Aim —
Your task is to return, exactly, the run of lines starting at the line holding "lower = drawer(LOWER_NOTCH, LOWER_TOP_ROUND, 0.0)" and ending at the line holding "bpy.data.objects.remove(obj)", both ends included and no other lines.

Provided data —
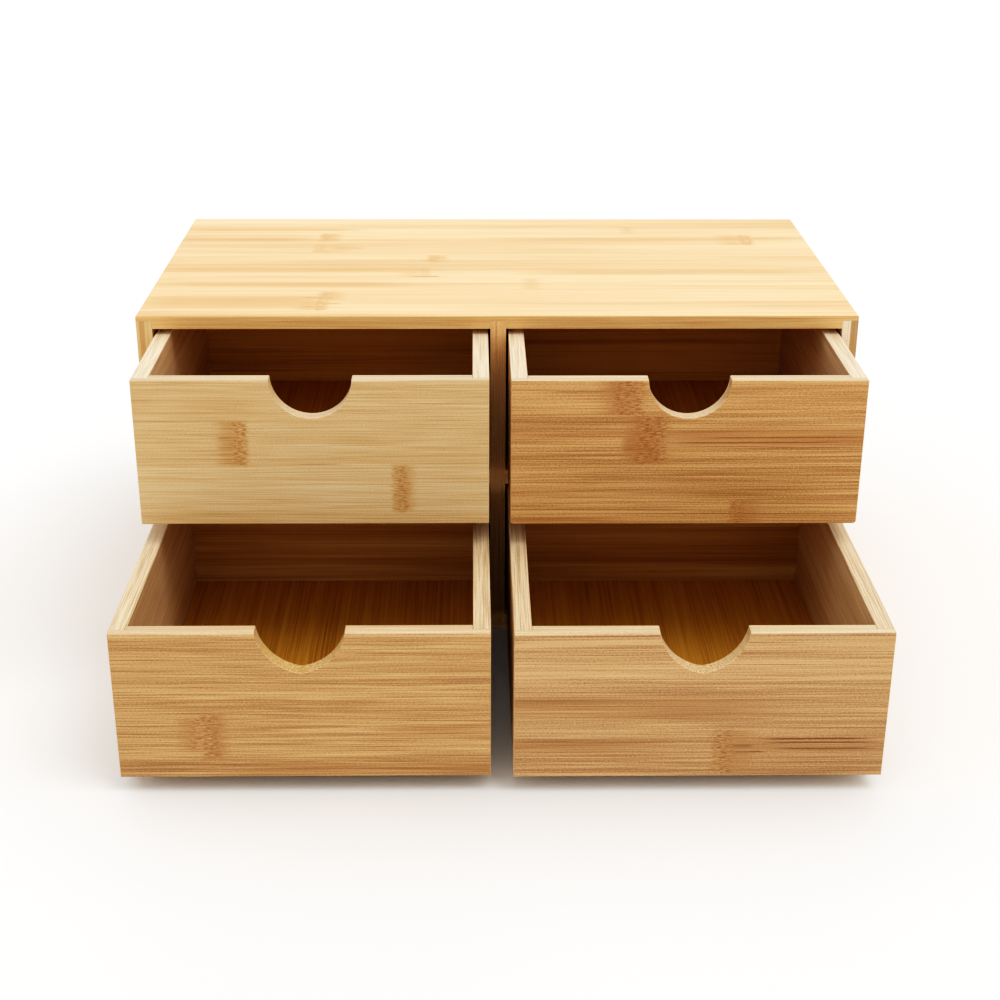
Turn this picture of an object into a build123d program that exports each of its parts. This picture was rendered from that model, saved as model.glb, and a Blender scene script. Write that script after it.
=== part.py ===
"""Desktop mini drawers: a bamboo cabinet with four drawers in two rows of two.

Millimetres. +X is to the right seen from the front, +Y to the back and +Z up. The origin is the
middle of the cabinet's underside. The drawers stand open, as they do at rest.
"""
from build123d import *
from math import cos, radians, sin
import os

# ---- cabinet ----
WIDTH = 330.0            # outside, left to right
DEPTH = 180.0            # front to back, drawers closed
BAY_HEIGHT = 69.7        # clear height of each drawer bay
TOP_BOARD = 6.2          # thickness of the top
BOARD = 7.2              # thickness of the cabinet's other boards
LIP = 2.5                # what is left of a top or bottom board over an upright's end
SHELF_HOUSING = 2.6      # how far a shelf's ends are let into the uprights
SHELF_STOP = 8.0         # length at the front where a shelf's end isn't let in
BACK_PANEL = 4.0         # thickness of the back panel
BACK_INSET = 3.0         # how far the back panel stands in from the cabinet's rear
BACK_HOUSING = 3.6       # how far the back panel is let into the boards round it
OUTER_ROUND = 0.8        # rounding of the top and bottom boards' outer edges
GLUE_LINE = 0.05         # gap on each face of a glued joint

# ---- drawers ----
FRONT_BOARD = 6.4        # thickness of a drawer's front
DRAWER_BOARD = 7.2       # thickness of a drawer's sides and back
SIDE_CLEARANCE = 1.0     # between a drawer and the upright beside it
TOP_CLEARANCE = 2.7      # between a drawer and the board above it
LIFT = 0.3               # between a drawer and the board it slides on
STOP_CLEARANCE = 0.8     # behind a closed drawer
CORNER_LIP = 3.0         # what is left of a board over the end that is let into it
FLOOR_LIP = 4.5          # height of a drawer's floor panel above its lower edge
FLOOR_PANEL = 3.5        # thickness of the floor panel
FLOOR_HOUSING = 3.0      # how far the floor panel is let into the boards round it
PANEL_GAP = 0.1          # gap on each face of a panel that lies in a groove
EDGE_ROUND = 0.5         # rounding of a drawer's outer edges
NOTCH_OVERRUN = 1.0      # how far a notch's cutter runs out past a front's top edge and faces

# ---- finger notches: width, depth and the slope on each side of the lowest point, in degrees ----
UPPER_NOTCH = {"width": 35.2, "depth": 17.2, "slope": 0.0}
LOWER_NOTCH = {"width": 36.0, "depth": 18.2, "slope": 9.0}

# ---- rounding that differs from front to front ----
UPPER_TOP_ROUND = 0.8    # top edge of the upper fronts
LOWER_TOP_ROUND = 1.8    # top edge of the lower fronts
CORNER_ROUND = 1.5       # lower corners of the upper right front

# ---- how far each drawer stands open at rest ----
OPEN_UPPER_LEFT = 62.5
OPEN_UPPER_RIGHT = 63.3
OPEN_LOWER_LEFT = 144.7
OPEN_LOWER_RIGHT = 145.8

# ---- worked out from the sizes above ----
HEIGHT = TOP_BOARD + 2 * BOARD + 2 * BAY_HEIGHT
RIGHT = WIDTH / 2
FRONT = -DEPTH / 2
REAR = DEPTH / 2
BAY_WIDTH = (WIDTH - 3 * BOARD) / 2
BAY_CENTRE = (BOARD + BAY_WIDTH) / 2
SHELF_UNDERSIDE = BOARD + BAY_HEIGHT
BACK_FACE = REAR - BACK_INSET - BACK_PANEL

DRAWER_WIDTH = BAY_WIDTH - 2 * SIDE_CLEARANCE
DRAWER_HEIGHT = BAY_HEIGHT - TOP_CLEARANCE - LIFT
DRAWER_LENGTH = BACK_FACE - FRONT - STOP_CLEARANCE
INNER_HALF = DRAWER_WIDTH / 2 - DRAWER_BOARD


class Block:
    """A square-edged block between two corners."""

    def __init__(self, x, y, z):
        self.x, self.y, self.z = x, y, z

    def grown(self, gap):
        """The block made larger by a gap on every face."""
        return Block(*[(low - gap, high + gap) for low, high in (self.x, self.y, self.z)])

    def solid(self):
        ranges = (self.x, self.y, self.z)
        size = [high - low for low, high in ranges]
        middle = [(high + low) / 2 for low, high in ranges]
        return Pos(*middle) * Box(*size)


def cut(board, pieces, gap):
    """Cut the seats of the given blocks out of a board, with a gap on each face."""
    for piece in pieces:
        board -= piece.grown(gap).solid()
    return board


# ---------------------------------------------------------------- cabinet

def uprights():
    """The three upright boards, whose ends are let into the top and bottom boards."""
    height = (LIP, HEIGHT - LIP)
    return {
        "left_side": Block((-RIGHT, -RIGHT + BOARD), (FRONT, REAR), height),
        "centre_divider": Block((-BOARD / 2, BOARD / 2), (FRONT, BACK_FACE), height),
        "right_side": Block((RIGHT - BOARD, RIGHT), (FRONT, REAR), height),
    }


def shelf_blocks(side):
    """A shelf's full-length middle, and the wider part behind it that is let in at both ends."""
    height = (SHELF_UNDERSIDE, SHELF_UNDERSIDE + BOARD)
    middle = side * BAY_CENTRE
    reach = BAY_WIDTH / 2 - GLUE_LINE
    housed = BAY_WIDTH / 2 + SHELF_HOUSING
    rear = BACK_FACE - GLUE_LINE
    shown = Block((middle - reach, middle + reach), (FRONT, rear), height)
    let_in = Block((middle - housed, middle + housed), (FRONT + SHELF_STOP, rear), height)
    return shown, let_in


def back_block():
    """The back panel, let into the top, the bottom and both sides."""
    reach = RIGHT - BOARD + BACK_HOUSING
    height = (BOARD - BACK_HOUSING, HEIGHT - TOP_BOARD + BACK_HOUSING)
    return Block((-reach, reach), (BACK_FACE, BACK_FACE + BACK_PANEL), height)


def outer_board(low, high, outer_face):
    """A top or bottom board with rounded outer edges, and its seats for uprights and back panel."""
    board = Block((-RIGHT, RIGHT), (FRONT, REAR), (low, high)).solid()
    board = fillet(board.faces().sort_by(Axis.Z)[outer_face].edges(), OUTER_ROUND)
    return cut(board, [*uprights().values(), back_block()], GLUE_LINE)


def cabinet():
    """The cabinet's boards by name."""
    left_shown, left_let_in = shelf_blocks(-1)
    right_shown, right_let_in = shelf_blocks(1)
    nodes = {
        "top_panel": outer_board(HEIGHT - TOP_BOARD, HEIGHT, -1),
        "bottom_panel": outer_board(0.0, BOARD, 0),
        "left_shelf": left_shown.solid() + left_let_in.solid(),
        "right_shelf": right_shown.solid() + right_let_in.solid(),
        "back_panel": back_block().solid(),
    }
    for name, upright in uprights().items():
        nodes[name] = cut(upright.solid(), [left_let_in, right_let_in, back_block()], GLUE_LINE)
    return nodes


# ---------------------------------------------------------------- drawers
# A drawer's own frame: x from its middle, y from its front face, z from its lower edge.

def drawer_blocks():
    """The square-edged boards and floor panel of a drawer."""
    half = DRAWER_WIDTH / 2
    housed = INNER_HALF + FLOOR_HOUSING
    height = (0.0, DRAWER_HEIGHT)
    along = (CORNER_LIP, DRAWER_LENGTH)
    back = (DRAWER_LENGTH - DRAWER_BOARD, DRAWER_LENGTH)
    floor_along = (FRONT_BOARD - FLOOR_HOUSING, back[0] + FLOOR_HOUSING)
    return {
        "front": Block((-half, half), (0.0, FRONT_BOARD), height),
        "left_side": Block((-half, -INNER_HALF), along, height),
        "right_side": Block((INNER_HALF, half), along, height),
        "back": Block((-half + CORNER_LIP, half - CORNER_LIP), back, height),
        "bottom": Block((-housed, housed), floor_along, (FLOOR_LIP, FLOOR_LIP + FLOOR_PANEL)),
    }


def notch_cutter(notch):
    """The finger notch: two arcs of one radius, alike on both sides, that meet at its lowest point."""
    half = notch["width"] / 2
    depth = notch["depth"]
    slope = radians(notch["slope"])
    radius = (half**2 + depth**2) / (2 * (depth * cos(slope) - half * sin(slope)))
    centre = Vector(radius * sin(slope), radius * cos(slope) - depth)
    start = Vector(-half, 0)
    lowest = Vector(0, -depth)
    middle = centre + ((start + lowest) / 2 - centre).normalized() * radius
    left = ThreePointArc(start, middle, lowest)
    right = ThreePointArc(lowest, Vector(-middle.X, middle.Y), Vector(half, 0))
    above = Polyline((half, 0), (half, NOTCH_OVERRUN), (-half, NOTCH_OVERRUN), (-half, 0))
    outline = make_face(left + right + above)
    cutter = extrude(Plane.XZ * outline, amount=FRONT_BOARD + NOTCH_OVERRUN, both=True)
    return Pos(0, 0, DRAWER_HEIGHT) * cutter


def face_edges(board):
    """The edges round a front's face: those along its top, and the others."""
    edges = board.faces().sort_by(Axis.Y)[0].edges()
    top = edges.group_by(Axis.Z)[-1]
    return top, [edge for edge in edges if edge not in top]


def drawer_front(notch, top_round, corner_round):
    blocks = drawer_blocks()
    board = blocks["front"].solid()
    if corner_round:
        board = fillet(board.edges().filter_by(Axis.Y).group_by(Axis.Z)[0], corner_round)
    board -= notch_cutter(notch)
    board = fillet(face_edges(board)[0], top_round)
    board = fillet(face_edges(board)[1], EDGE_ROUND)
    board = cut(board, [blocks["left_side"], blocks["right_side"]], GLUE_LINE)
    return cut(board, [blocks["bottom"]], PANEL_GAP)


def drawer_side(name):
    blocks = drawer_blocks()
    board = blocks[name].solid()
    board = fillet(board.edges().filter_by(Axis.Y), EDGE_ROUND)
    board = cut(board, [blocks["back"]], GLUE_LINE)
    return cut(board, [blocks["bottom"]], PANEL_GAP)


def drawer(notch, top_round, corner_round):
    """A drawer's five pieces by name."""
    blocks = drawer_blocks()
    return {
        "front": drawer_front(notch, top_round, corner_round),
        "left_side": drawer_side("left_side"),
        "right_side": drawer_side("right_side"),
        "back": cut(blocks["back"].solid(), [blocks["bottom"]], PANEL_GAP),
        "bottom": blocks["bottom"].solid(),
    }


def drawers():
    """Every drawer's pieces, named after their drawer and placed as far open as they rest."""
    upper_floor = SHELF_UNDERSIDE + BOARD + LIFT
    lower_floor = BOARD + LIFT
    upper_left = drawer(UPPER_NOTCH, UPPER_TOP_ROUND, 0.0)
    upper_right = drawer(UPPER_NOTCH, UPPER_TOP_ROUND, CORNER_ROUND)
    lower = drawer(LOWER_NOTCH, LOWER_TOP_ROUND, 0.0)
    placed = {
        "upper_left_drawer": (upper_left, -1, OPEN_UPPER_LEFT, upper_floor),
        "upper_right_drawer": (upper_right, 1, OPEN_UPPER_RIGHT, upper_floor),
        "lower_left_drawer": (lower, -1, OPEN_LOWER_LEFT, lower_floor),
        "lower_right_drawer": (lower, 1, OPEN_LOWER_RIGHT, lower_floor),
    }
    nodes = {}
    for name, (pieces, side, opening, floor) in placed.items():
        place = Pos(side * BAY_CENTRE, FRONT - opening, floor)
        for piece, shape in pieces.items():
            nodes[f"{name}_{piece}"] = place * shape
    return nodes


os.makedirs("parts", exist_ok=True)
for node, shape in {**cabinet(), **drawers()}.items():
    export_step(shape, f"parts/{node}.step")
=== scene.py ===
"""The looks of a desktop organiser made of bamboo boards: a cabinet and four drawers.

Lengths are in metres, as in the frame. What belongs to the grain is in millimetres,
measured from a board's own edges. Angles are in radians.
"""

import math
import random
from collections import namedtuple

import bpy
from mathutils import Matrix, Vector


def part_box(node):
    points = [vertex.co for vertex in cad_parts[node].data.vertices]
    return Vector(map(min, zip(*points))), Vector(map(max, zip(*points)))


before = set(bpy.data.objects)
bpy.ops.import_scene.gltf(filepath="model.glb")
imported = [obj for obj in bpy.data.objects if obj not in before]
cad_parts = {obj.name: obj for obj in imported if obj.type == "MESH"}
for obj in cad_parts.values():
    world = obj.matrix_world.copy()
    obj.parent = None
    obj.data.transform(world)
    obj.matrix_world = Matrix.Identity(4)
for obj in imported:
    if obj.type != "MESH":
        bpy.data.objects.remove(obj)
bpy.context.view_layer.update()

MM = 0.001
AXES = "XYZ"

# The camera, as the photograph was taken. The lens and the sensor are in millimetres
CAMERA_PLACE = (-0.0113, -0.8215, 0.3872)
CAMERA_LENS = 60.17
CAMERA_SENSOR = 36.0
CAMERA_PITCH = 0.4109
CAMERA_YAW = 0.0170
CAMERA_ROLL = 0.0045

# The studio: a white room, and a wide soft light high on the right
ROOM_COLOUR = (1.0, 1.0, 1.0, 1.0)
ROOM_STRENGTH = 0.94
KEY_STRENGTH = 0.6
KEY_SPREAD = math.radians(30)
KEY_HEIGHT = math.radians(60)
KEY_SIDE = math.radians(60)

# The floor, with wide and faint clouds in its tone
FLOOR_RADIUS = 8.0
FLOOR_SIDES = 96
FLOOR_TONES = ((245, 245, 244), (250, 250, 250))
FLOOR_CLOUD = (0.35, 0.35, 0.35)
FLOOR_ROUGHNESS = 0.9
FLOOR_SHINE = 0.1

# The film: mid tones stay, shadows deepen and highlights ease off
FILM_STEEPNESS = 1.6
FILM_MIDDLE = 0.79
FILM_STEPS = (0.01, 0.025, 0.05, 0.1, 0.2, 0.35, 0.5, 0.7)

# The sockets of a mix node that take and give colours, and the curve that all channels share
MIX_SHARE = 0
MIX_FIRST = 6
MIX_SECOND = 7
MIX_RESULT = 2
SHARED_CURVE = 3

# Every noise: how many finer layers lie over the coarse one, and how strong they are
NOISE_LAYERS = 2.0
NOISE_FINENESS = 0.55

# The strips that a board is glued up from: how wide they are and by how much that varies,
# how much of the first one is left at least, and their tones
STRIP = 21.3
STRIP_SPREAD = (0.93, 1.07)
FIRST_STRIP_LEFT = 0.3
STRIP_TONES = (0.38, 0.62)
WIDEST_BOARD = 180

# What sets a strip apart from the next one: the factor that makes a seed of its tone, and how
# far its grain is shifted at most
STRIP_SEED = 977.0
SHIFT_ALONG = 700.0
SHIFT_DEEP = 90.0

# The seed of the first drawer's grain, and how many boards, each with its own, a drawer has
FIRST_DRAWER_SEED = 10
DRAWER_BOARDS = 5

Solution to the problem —
    lower = drawer(LOWER_NOTCH, LOWER_TOP_ROUND, 0.0)
    placed = {
        "upper_left_drawer": (upper_left, -1, OPEN_UPPER_LEFT, upper_floor),
        "upper_right_drawer": (upper_right, 1, OPEN_UPPER_RIGHT, upper_floor),
        "lower_left_drawer": (lower, -1, OPEN_LOWER_LEFT, lower_floor),
        "lower_right_drawer": (lower, 1, OPEN_LOWER_RIGHT, lower_floor),
    }
    nodes = {}
    for name, (pieces, side, opening, floor) in placed.items():
        place = Pos(side * BAY_CENTRE, FRONT - opening, floor)
        for piece, shape in pieces.items():
            nodes[f"{name}_{piece}"] = place * shape
    return nodes


os.makedirs("parts", exist_ok=True)
for node, shape in {**cabinet(), **drawers()}.items():
    export_step(shape, f"parts/{node}.step")
=== scene.py ===
"""The looks of a desktop organiser made of bamboo boards: a cabinet and four drawers.

Lengths are in metres, as in the frame. What belongs to the grain is in millimetres,
measured from a board's own edges. Angles are in radians.
"""

import math
import random
from collections import namedtuple

import bpy
from mathutils import Matrix, Vector


def part_box(node):
    points = [vertex.co for vertex in cad_parts[node].data.vertices]
    return Vector(map(min, zip(*points))), Vector(map(max, zip(*points)))


before = set(bpy.data.objects)
bpy.ops.import_scene.gltf(filepath="model.glb")
imported = [obj for obj in bpy.data.objects if obj not in before]
cad_parts = {obj.name: obj for obj in imported if obj.type == "MESH"}
for obj in cad_parts.values():
    world = obj.matrix_world.copy()
    obj.parent = None
    obj.data.transform(world)
    obj.matrix_world = Matrix.Identity(4)
for obj in imported:
    if obj.type != "MESH":
        bpy.data.objects.remove(obj)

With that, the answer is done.